## SUPPLIED DATA

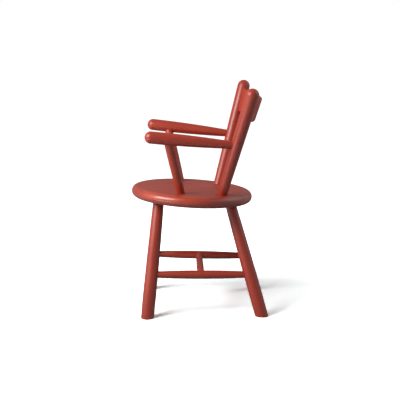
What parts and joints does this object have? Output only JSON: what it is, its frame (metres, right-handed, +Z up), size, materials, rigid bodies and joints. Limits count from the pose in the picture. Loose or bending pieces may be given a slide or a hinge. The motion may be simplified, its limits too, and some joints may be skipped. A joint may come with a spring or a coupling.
{
  "type": "child-size chair",
  "caption": "Small armchair of turned wood for a child: round seat on splayed legs braced by stretchers, raked back posts with a bent rail, and round arms on leaning posts.",
  "frame": {"origin": "on the floor, under the middle of the chair's bounding box", "axes": "+X towards the sitter's left, -Y towards the front, +Z up"},
  "size_m": [0.3304, 0.315, 0.5238],
  "materials": {
    "painted_wood": "satin red paint"
  },
  "bodies": {
    "root": {"seat": "painted_wood", "front_leg_left": "painted_wood", "front_leg_right": "painted_wood", "rear_leg_left": "painted_wood", "rear_leg_right": "painted_wood", "side_stretcher_left": "painted_wood", "side_stretcher_right": "painted_wood", "cross_stretcher": "painted_wood", "back_post_left": "painted_wood", "back_post_right": "painted_wood", "back_rail": "painted_wood", "rail_peg_left": "painted_wood", "rail_peg_right": "painted_wood", "arm_left": "painted_wood", "arm_right": "painted_wood", "arm_post_left": "painted_wood", "arm_post_right": "painted_wood"}
  },
  "joints": []
}
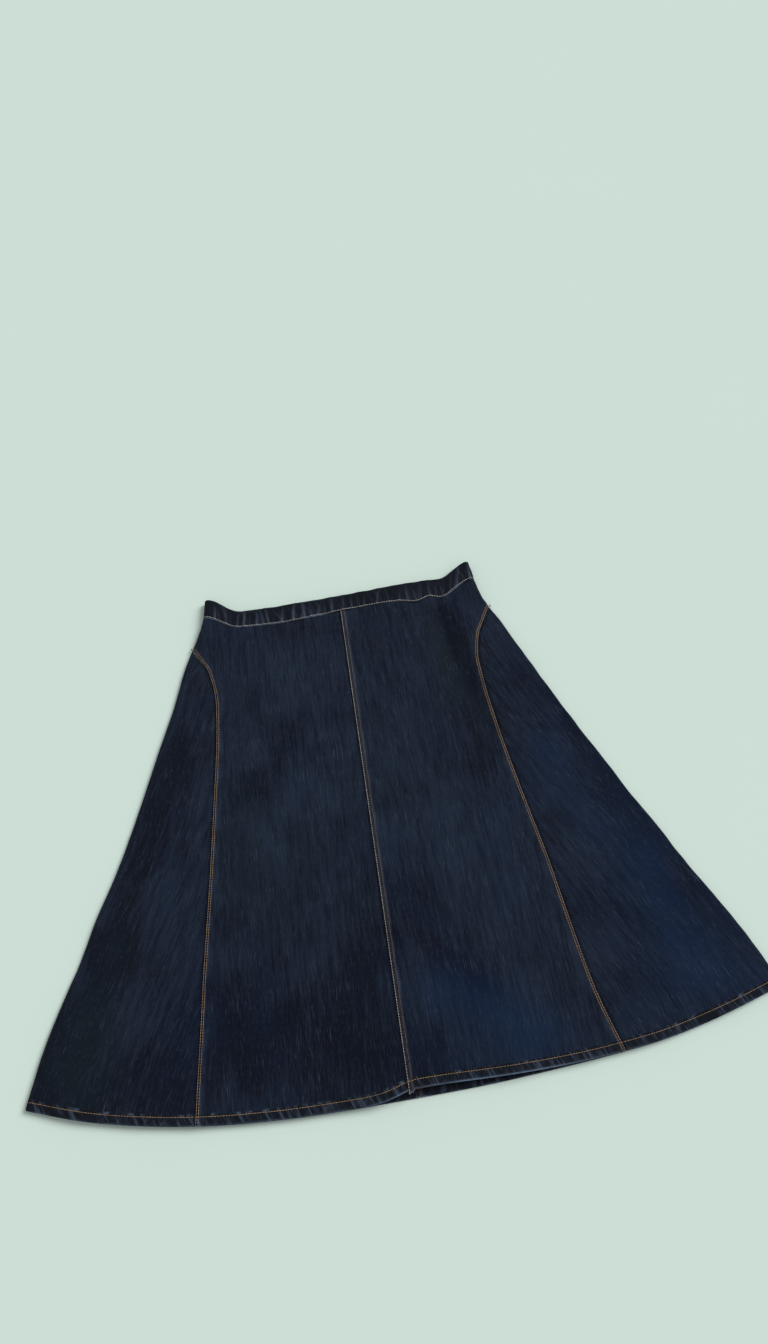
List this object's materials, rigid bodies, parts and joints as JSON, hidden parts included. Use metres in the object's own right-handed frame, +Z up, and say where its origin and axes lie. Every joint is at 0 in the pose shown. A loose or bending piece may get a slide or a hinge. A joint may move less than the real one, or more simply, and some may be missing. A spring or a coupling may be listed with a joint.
{
  "type": "denim skirt",
  "caption": "Gored A-line denim skirt with an elasticated waistband and contrast stitching, laid flat on its back.",
  "frame": {"origin": "centre of the laid skirt's outline, on the surface that it lies on", "axes": "+Y from the hem to the waistband, +Z up out of the front, +X towards the wearer's left, which is across the hem"},
  "size_m": [0.8594, 0.66, 0.0139],
  "materials": {
    "denim": "dark indigo slubbed denim twill",
    "band_denim": "dark indigo denim, puckered over elastic",
    "thread": "tan topstitching thread"
  },
  "bodies": {
    "root": {"waistband": "band_denim", "front_right": "denim", "front_left": "denim", "gore_right": "denim", "gore_left": "denim", "back_right": "denim", "back_left": "denim"}
  },
  "joints": []
}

## WHAT THIS TASK INVOLVES
Write out the complete set of records exactly as given.

## ANSWER TO THE TASK
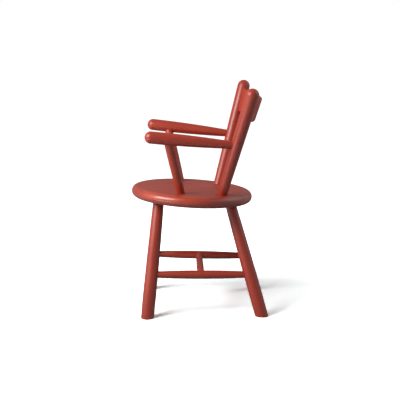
What parts and joints does this object have? Output only JSON: what it is, its frame (metres, right-handed, +Z up), size, materials, rigid bodies and joints. Limits count from the pose in the picture. Loose or bending pieces may be given a slide or a hinge. The motion may be simplified, its limits too, and some joints may be skipped. A joint may come with a spring or a coupling.
{
  "type": "child-size chair",
  "caption": "Small armchair of turned wood for a child: round seat on splayed legs braced by stretchers, raked back posts with a bent rail, and round arms on leaning posts.",
  "frame": {"origin": "on the floor, under the middle of the chair's bounding box", "axes": "+X towards the sitter's left, -Y towards the front, +Z up"},
  "size_m": [0.3304, 0.315, 0.5238],
  "materials": {
    "painted_wood": "satin red paint"
  },
  "bodies": {
    "root": {"seat": "painted_wood", "front_leg_left": "painted_wood", "front_leg_right": "painted_wood", "rear_leg_left": "painted_wood", "rear_leg_right": "painted_wood", "side_stretcher_left": "painted_wood", "side_stretcher_right": "painted_wood", "cross_stretcher": "painted_wood", "back_post_left": "painted_wood", "back_post_right": "painted_wood", "back_rail": "painted_wood", "rail_peg_left": "painted_wood", "rail_peg_right": "painted_wood", "arm_left": "painted_wood", "arm_right": "painted_wood", "arm_post_left": "painted_wood", "arm_post_right": "painted_wood"}
  },
  "joints": []
}
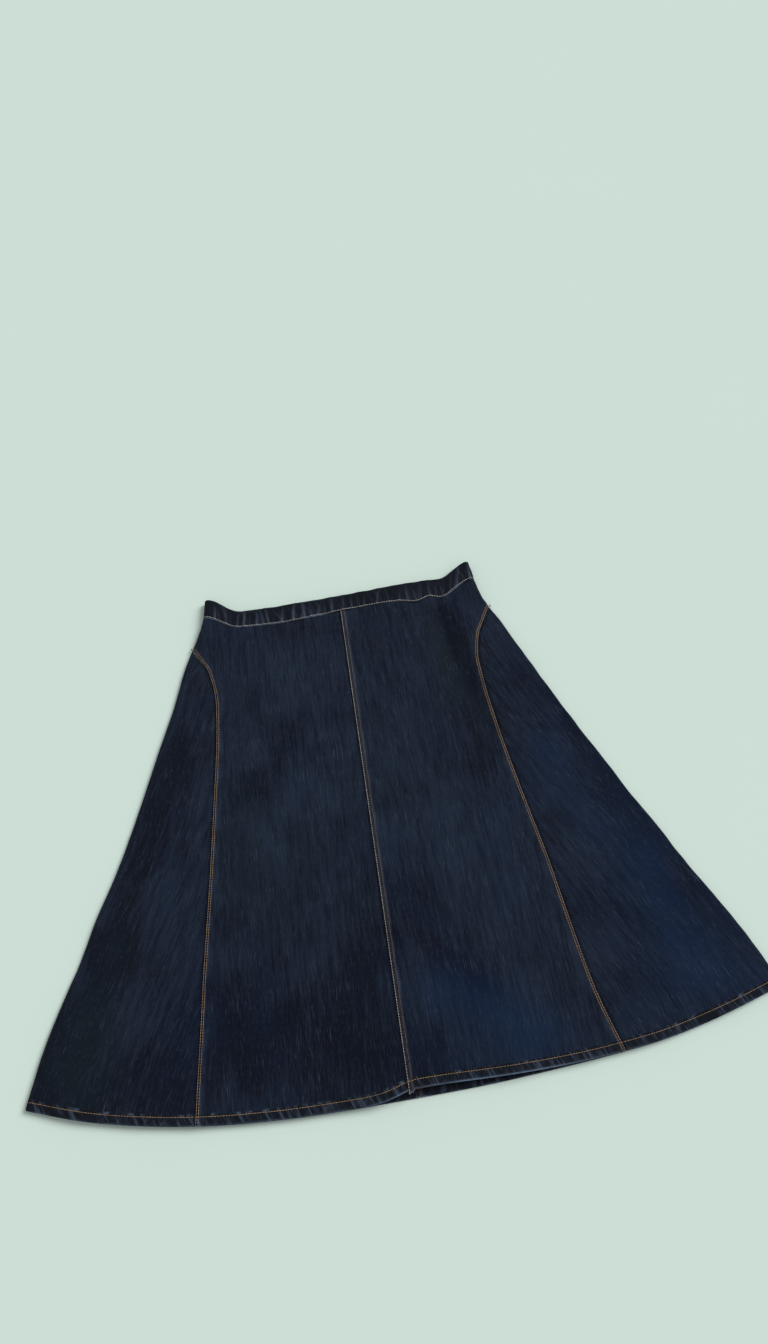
List this object's materials, rigid bodies, parts and joints as JSON, hidden parts included. Use metres in the object's own right-handed frame, +Z up, and say where its origin and axes lie. Every joint is at 0 in the pose shown. A loose or bending piece may get a slide or a hinge. A joint may move less than the real one, or more simply, and some may be missing. A spring or a coupling may be listed with a joint.
{
  "type": "denim skirt",
  "caption": "Gored A-line denim skirt with an elasticated waistband and contrast stitching, laid flat on its back.",
  "frame": {"origin": "centre of the laid skirt's outline, on the surface that it lies on", "axes": "+Y from the hem to the waistband, +Z up out of the front, +X towards the wearer's left, which is across the hem"},
  "size_m": [0.8594, 0.66, 0.0139],
  "materials": {
    "denim": "dark indigo slubbed denim twill",
    "band_denim": "dark indigo denim, puckered over elastic",
    "thread": "tan topstitching thread"
  },
  "bodies": {
    "root": {"waistband": "band_denim", "front_right": "denim", "front_left": "denim", "gore_right": "denim", "gore_left": "denim", "back_right": "denim", "back_left": "denim"}
  },
  "joints": []
}